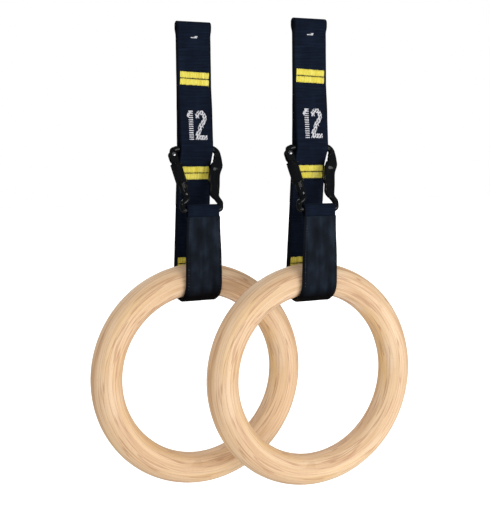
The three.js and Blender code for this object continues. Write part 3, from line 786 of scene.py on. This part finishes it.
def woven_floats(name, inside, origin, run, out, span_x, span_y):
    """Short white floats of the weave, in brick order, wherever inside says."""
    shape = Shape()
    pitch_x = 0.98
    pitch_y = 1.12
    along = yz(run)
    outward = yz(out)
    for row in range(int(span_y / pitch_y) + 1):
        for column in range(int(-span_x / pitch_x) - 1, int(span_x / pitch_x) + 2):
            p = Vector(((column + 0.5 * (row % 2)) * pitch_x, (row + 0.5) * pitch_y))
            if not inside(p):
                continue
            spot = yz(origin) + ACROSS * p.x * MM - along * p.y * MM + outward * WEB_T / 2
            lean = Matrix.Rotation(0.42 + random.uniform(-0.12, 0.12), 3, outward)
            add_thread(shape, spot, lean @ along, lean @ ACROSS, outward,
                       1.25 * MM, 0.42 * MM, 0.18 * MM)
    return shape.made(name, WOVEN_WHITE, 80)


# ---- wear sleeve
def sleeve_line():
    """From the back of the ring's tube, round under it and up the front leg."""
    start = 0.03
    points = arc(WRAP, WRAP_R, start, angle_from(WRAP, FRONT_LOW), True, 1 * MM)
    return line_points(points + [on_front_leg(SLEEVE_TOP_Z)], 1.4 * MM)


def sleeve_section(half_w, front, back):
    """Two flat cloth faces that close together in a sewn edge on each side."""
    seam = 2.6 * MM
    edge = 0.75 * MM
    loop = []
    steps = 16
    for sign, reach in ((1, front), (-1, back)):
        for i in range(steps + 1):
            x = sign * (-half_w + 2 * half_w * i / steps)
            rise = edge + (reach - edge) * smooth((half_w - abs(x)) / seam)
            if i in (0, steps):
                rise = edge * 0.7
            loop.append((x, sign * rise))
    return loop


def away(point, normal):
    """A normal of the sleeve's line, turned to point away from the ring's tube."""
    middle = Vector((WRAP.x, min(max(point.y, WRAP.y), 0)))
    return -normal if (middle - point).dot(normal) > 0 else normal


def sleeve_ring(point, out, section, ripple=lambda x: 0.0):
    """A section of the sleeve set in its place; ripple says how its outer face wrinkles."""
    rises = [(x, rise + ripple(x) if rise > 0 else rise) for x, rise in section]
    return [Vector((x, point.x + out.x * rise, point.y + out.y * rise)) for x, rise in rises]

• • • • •

Write out the listing's lines exactly, from its first line through the line that contains "return shape.made(name, WOVEN_WHITE, 80)", and stop there.

Expected answer:
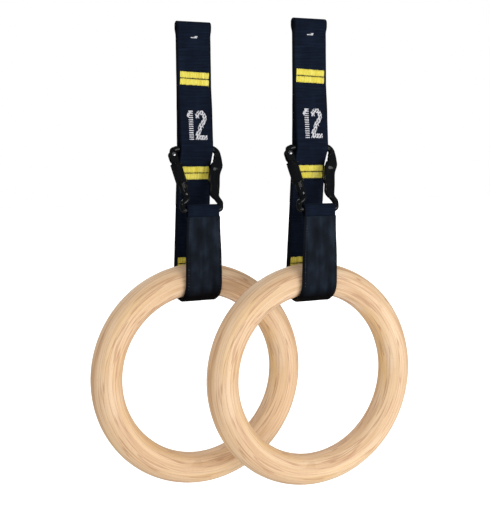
The three.js and Blender code for this object continues. Write part 3, from line 786 of scene.py on. This part finishes it.
def woven_floats(name, inside, origin, run, out, span_x, span_y):
    """Short white floats of the weave, in brick order, wherever inside says."""
    shape = Shape()
    pitch_x = 0.98
    pitch_y = 1.12
    along = yz(run)
    outward = yz(out)
    for row in range(int(span_y / pitch_y) + 1):
        for column in range(int(-span_x / pitch_x) - 1, int(span_x / pitch_x) + 2):
            p = Vector(((column + 0.5 * (row % 2)) * pitch_x, (row + 0.5) * pitch_y))
            if not inside(p):
                continue
            spot = yz(origin) + ACROSS * p.x * MM - along * p.y * MM + outward * WEB_T / 2
            lean = Matrix.Rotation(0.42 + random.uniform(-0.12, 0.12), 3, outward)
            add_thread(shape, spot, lean @ along, lean @ ACROSS, outward,
                       1.25 * MM, 0.42 * MM, 0.18 * MM)
    return shape.made(name, WOVEN_WHITE, 80)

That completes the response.